Electronic Voter Fraud in Kentucky

Filed in National by on March 20, 2009

I just came across this story in my travels.  The story is about indictments in KY of election officials for changing electronic votes at the voting machine.

Basically, the voters would cast their votes and press the “VOTE” button at the bottom of the ballot.  Then they would walk out.  The vote button actually was programmed to bring up a confirmation of the ballot.  Many voters would just walk out of the voting booth.  The poll workers that were in on the fraud would then step into the booth and change the votes to whatever they wanted.

We need to have auditable voting machines.

Tags:

About the Author ()

Comments (13)

Trackback URL | Comments RSS Feed

  1. Did you check out the party label on the perps. It is the word that starts with “D” and ends with “emocrat”.

  2. jason330 says:

    Republican rat bastards.

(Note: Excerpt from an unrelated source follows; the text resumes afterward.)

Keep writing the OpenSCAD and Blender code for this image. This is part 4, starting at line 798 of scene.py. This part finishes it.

To cheat like this is worse than taking a crap on the flag or pissing on George Washington’s grave.

    It is stuff like that that convinces me that Republicans don’t give a shit about our democracy.

  3. liberalgeek says:

    I really don’t care what their registration is. Throw ’em in jail and lose the key.

  4. jason330 says:

    Rhymes,

    That’s why two of the perps ran in a 2002 Republican primary.

    Although – I love how the paper gives one person’s party affiliation.

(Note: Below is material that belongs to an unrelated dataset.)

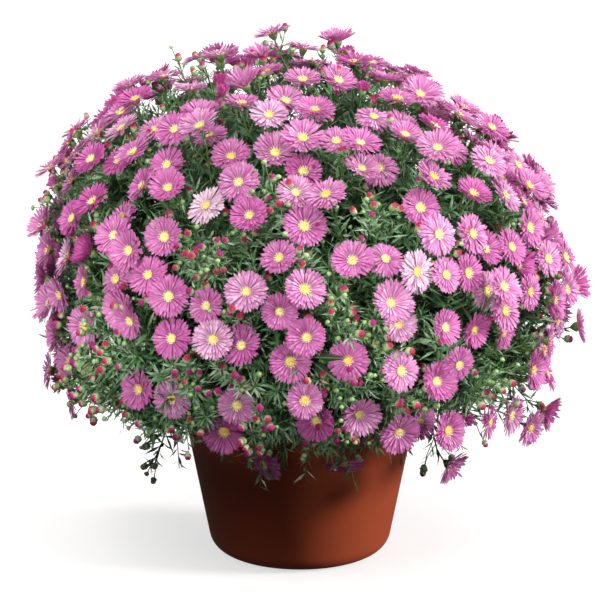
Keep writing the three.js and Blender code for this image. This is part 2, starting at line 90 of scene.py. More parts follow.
# Azimuth in degrees, height and half width of each place where leaves show between the blooms
LEAFY_WINDOWS = (
    (254, 308, 27), (264, 348, 18), (272, 308, 16), (290, 334, 20), (278, 266, 16), (288, 244, 16),
    (217, 190, 26), (220, 230, 18), (256, 196, 22), (317, 180, 30), (238, 150, 18), (228, 205, 26),
    (255, 252, 13), (277, 248, 15), (288, 224, 13), (276, 196, 14), (246, 190, 12), (262, 148, 18),
    (281, 148, 20), (300, 165, 16), (207, 166, 16), (218, 168, 22), (227, 150, 24), (245, 206, 14),
    (248, 168, 12), (257, 151, 12), (260, 172, 14), (277, 186, 22), (278, 142, 20), (284, 198, 12),
    (293, 174, 16), (281, 243, 10), (249, 281, 14), (247, 294, 14), (40, 300, 26), (75, 190, 28),
    (120, 250, 26), (160, 330, 20),
)


class Draws:
    """Park and Miller's generator, so that the plan is the same wherever it is worked out."""

    FACTOR, MODULUS = 16807, 2147483647

    def __init__(self, seed):
        self.state = seed

    def __call__(self, low=0.0, high=1.0):
        self.state = self.state * self.FACTOR % self.MODULUS
        return low + (high - low) * self.state / self.MODULUS


def unit(v):
    return v / np.linalg.norm(v, axis=-1, keepdims=True)


def dot(a, b):
    return (a * b).sum(-1)


def around(azimuth, radius, z):
    return np.array([math.cos(azimuth) * radius, math.sin(azimuth) * radius, z])


def mix(low, high, share):
    return low + (high - low) * share


def side_of(way):
    """A level way square to another."""
    up = (0.0, 0.0, 1.0) if abs(way[2]) < UPRIGHT else (1.0, 0.0, 0.0)
    return unit(np.cross(up, way))


def sideways(way, angle):
    """A way square to another, turned round it by an angle."""
    side = side_of(way)
    return side * math.cos(angle) + np.cross(way, side) * math.sin(angle)


def full_turn(count):
    """Angles spaced evenly round a circle."""
    return np.arange(count) * TURN / count


def circle_round(facing, angle):
    """Ways square to the one that a head faces, one for each angle round it."""
    side = side_of(facing)
    other = np.cross(facing, side)
    return np.cos(angle)[:, None] * side + np.sin(angle)[:, None] * other


def dome_at(azimuth, height, depth=0.0):
    """The dome's skin at a height, as a point and the way it faces, taken inwards by a depth."""
    above = height >= DOME.middle
    span = DOME.rise if above else DOME.drop
    power = BULGE.shoulder if above else BULGE.skirt
    share = min(1, abs(height - DOME.middle) / span)
    width = (1 - share**power) ** (1 / power)
    slope = (1 if above else -BULGE.downturn) * (share ** (power - 1) / span)
    facing = unit(around(azimuth, width ** (power - 1) / DOME.reach, slope))
    swell = 1 + SWELL.share * math.sin(SWELL.lobes * azimuth - height / SWELL.lean)
    point = around(azimuth, DOME.reach * swell * width, height) - facing * depth
    if above:
        point[0] += BULGE.apex_shift * share**2
    return point, facing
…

    Just a coincendence I guess.

  5. Jason — where do you get that info? It certainly isn’t in the post linked to by this article, or the article I linked to from my site.

  6. The voter scandal was a democratic one. They did bribe a Republican vote judge to participate in getting them votes. That hardly makes Republicans the beneficiaries.

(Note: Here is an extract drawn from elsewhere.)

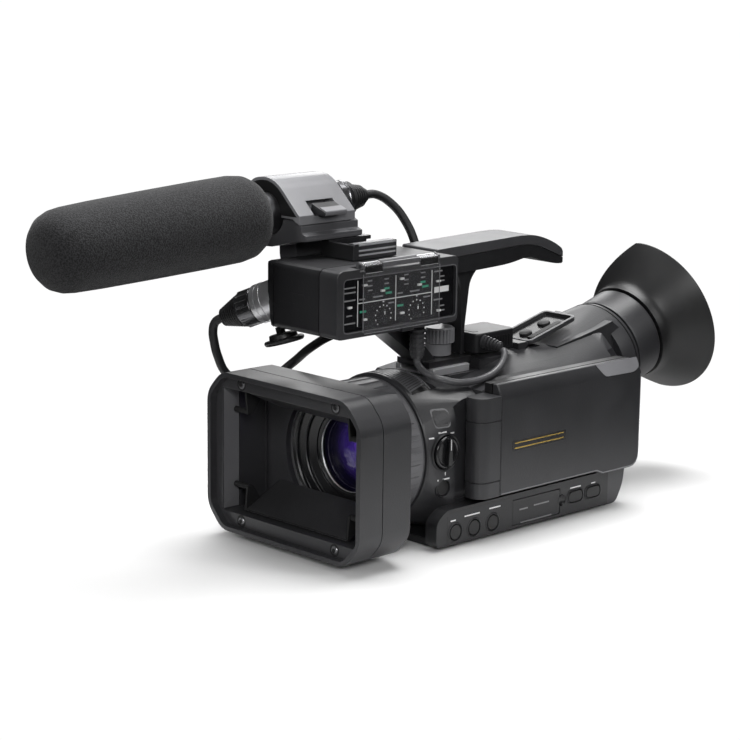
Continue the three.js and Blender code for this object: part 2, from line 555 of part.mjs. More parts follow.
// ---- audio module -----------------------------------------------------------------------------
function addModule() {
  const { left, seam, right, front, rear, bottom, top } = MODULE;
  const end = [[front, bottom, 3], [rear, bottom, 3], [rear, top, 3], [front, top, 4]];
  const caseOuter = along([[left + 4.5, bottom, 2], [seam, bottom], [seam, top], [left, top, 5],
    [left, top - 12, 3]], front, rear);
  const plan = upward([[left, front + 1.8, 1.5], [left + 7, front, 3], [60, front], [60, rear],
    [left, rear, 3]], 0, 200);
  const caseShell = cut(caseOuter.intersect(across(end, -60, 60)).intersect(plan),
    block(left + 3, seam + 1, front + WALL, rear - WALL, bottom + WALL, top - WALL),
    onPlugAxis(rod(PLUG.radius + 0.4, -11.6, 6)));
  add('module_case', caseShell, COLOUR.dark);
  const frameBody = across(end, seam + GAP, right);
  const frame = cut(frameBody,
    across(rectangle(14.3, 86.5, 65, 89.1, 2), 22.3, right + 1),
    block(seam - 1, 19.8, front + WALL, rear - WALL, bottom + WALL, top - WALL),
    block(19, 40, 24.2, 74.6, 92, 99));
  add('module_side_frame', frame, COLOUR.charcoal);
  const face = cut(across(rectangle(14.6, 86.2, 65.3, 88.8, 1.6), 22.6, 25),
    ...KNOB.places.map((y) => disc(KNOB.radius + 0.4, 23, 26, y, KNOB.z, 20)));
  add('control_panel', face, COLOUR.gloss, { rough: 0.2 });
  KNOB.places.forEach((y, i) => {
    add(`level_knob_${i + 1}`, disc(KNOB.radius, 23.4, 26.2, y, KNOB.z, 20), COLOUR.black);
  });
  const barrel = toSolid(rod(DOOR.radius, DOOR.front, DOOR.rear, 12).translate(DOOR.x, 0, DOOR.z));
  const web = block(DOOR.x, 28, DOOR.front, DOOR.rear, 93.6, 95.4);
  const sheet = block(26.8, 28, DOOR.front, DOOR.rear, 63.4, 95);
  add('control_door', join(barrel, web, sheet), COLOUR.light, { rough: 0.2 });
  const rails = along([[-13, top + GAP], [9, top + GAP], [9, 101.4], [4.4, 101.4], [4.4, 99.6],
    [7.4, 99.6], [7.4, 96.8], [-11.4, 96.8], [-11.4, 99.6], [-8.4, 99.6], [-8.4, 101.4],
    [-13, 101.4]], 37, 64);
  const stop = across([[36, top + GAP], [38.6, top + GAP], [38.6, 100.9], [36.4, 100.9, 0.4]], -13, 9);
  add('accessory_shoe', join(rails, stop), COLOUR.dark, { rough: 0.3, metal: 0.6 });
  add('module_cable_boot', wheel(BOOT.radius, BOOT.bottom, bottom - 0.5, BOOT.x, BOOT.y, 12),
    COLOUR.rubber);
}

// ---- microphone -------------------------------------------------------------------------------
function addMicrophone() {
  const line = new THREE.Group();
  line.position.set(MIC.x, 0, MIC.z);
  line.rotation.x = MIC.pitch * Math.PI / 180;
  camcorder.add(line);
  add('microphone', turned([[0, -96], [9.4, -96], [MIC.tube, -94], [MIC.tube, 56], [9, 59.4],
    [0, 59.4]], 28), COLOUR.dark, { rough: 0.4, metal: 0.6, parent: line });
  const foam = MIC.foam;
  add('windscreen', turned([[0, -108.6], [8, -108.2], [13.6, -106.4], [17.4, -102.4], [19.2, -96],
    [foam - 0.3, -40], [foam, -2], [foam - 0.8, 5], [foam - 3.4, 10], [foam - 7, 12.2], [10.4, 12.6],
    [10.4, -98], [0, -98]], 36), COLOUR.foam, { rough: 1, parent: line });
  add('mic_connector', turned([[0, 59.8], [9.5, 59.8], [9.5, 70], [8, 72], [6.4, 75], [4.4, 84],
    [0, 84]], 24), COLOUR.metal, { rough: 0.3, metal: 1, parent: line });
  addHolder();
}

function addHolder() {
  const { x, z } = MIC;
  const pitch = MIC.pitch * Math.PI / 180;
  const seat = toSolid(rod(MIC.tube + 0.4, 0, 80, 28).rotateX(pitch).translate(x, 0, z));
  const cradle = along([[-52, 111.2, 1], [-50, 101, 5], [-40, 96.5], [-32, 97], [-14, 101.4],
    [-8, 101.8, 1], [-8, 104.6], [-11, 105.6], [-11, 108.8], [-16, 111.2]], 22, 58);
  const arm = along([[-40, 99], [-40, 90, 3], [-32, 76, 2], [MODULE.left - GAP, 76],
    [MODULE.left - GAP, 87], [-28, 92], [-28, 99]], 34, 52);
  add('mic_holder_base', cut(join(cradle, arm), seat), COLOUR.dark);
  const lid = along([[-52, 111.6], [-51.6, 120, 6], [-44, 128.6, 4], [-34, 130.2, 5], [-26, 127.6, 4],
    [-11, 113.6], [-11, 109.3], [-16, 111.7]], 20.6, 56);
  const notch = block(-22, -5, 30, 47, 113, 119.4);
  add('mic_holder_lid', cut(lid, seat, notch), COLOUR.charcoal);
}

// ---- input plug, cap and cables ---------------------------------------------------------------
// Lays a solid made about the y axis onto the input plug's slanting axis.
function onPlugAxis(geometry) {
  const from = new THREE.Vector3(0, 1, 0);
  const to = new THREE.Vector3(...PLUG.axis).normalize();
  const turn = new THREE.Quaternion().setFromUnitVectors(from, to);
  return toSolid(geometry.applyQuaternion(turn).translate(...PLUG.at));
}

function addInputs() {
  const plug = onPlugAxis(turned([[0, -11.4], [PLUG.radius, -11.4], [PLUG.radius, 3.4], [9, 4],
    [9, 12.4], [8.2, 13], [4.4, 25], [0, 25]], 28));
  add('xlr_plug', plug, COLOUR.metal, { rough: 0.3, metal: 1 });
  const cap = new THREE.Group();
  cap.position.set(-23, 22, 54.6);
  cap.rotation.set(0.1, -0.26, 0);
  camcorder.add(cap);
  add('xlr_socket_cap', join(wheel(9.6, -2.2, 0.4, 0, 0), wheel(7, 0.2, 2.6, 0, 0),
    wheel(2.4, 2.4, 5.4, -1, 0, 12)), COLOUR.rubber, { parent: cap });
}

function addCables() {
  const micRoute = [[MIC.x, 84.2, 116.25], [-33.2, 91, 115.8], [-29.6, 98.4, 110.8],
    [-25, 103.2, 102.5], [-20.6, 105.6, 92], [-17, 106, 78], [-16.5, 96, 63], [-18.5, 75, 55.4],
    [-23, 54, 52.4], [-32, 47.5, 45.5], [-43, 45.5, 36.5], [-51.5, 38.5, 28], [-57, 27, 25.5],
    [-58.6, 16.5, 33], [-58.8, 11.5, 42], [-59.1, 9.6, 49], [-59, 8.8, 54.6], [-57.6, 8.8, 58.6],
    [-55.4, 9.42, 60.57], [-53.62, 10.06, 61.37]];
  add('mic_cable', cord(micRoute, 2.15, 50), COLOUR.black);
  const moduleRoute = [[12, 75.6, 43.1], [12.2, 75.6, 41.4], [14.6, 75.4, 39.2], [19, 75.6, 37],
    [25, 78.4, 35], [28.4, 85.4, 33], [29.6, 94, 32.2], [30, 103, 32.8], [29.8, 111, 34.8],
    [29, 117, 38.2], [27.4, 120.4, 41.6], [25.4, 121.4, 43.6]];
  add('module_cable', cord(moduleRoute, 1.7, 24), COLOUR.light);
  const boot = toSolid(rod(3.4, 0, 10.6, 12).rotateZ(-Math.PI / 2).rotateY(0.12).rotateZ(0.2)
    .translate(13.5, 120, 46));
  const plug = upward(rectangle(-8, 14, 114.6, 143, 3), 40, 50.4);
  add('module_cable_plug', join(plug, boot), COLOUR.black);
}

addHood();
addShutter();
addLens();
addFrontHousing();
addRearBody();
addBase();
addControlPanel();
addMonitor();
addViewfinder();
addGrip();
addJackCover();
addHandle();
addModule();
addMicrophone();
addInputs();
addCables();

camcorder.position.set(0, -ORIGIN_Y, LENS_HEIGHT);
const part = new THREE.Group();
part.add(camcorder);

export default part;
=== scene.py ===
import math

import bmesh
import bpy
from mathutils import Matrix, Vector


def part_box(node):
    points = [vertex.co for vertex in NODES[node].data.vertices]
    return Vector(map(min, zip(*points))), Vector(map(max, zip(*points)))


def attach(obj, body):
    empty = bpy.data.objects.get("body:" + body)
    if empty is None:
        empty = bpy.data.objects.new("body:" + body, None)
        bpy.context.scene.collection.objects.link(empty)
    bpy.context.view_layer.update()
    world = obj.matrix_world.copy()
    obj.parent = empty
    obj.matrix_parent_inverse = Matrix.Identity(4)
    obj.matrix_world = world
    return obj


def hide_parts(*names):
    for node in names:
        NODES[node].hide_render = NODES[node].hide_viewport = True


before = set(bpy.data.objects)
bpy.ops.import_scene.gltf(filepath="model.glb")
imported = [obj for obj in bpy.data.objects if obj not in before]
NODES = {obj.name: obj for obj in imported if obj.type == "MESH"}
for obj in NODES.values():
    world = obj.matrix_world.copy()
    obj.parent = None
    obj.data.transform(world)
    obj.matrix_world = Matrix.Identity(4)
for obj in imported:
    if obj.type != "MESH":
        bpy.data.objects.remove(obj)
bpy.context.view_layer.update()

MM = 0.001

# The lens axis and the front rim of the hood place everything: spot() takes millimetres from there,
# +x to the monitor side, +y towards the viewfinder and +z up, as the part's own source does.
ring_low, ring_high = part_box("focus_ring")
LENS = Vector(((ring_low.x + ring_high.x) / 2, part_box("hood_front_frame")[0].y,
               (ring_low.z + ring_high.z) / 2))
TO_FRAME = Matrix.Translation(LENS) @ Matrix.Scale(MM, 4)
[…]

    Evil Democrats and evil Republican traitor.

  7. anonone says:

    I see our link spammer “White is Right” is back.

    Again, this guy has a right-wing for-profit blog, and he posts here just to improve his Google ranking.

    If DL wants to support and promote his site with free advertising, keep letting him post here but understand he is simply a wingnut spammer.

  8. anon says:

    Voter integrity: Paper ballots, marked by #2 pencils, counted by two cranky senior citizens from different parties.

  9. a. price says:

    all ballots should be replaced with the “clap-o-meter” make some NOIZ for your pick people! whoever makes the most wins!!!

  10. X Stryker says:

    Again, this guy has a right-wing for-profit blog, and he posts here just to improve his Google ranking.

    If DL wants to support and promote his site with free advertising, keep letting him post here but understand he is simply a wingnut spammer.

    That depends on what you are suggesting. Does he write his own posts on his blog? Does he write his own comments here at DL? Does he comment here at the roughly same frequency as the rest of our commenters? Are his comments relevant to the topic of the thread?

    If the answers to all these are “yes”, and the comments are not threatening or racist, and the linked site is a normal blog, then I’m generally in favor of letting him link to his blog. If he profits from his blog, then bravo for him. Everyone who comments here is giving us traffic, so if he gets traffic back, I see that as an equal exchange.

  11. X Stryker says:

    PS: I will, however, recommend people not click on his link, because his site design is terrible and likely to crash your browser.

  12. Dana says:

    From kentucky.com, homepage of the Lexington Herald-Leader:

    Those charged with Maricle are Doug Adams, school superintendent in Clay County; County Clerk Freddy W. Thompson; Charles Wayne Jones, the county’s Democratic election commissioner; William E. Stivers, who has been an election officer and is chairman of the county Democratic Party; Paul E. Bishop; and William and Debra Morris.

    If all that you read was the BradBlog story that Mr Geek linked, you’d get the impression that this was a Republican problem. However, Republicans in Clay County don’t need to cheat, at least not in the general election: Clay County is solidly Republican, and has been for as long as I can remember. (I grew up in Kentucky.) The Democrats didn’t even mount a challenge to the incumbent Republican congressman, and the 5th District has been represented by a Republican since the 1950s. The judicial races, which were on the 2008 ballot, are non-partisan, and it’s the only place where Democrats can make a mark in Clay County.

  13. It strikes me that someone feels threatened by a dissenting view here — and wants to turn a device for teaching people how to pronounce my unusually spelled last name is somehow a reference to white supremacy. I guess he/she believes it is more efficacious to silence contrary opinions and inconvenient facts than it is to deal with them in an intellectually honest fashion.

    And don’t worry — a major site redesign is in the works.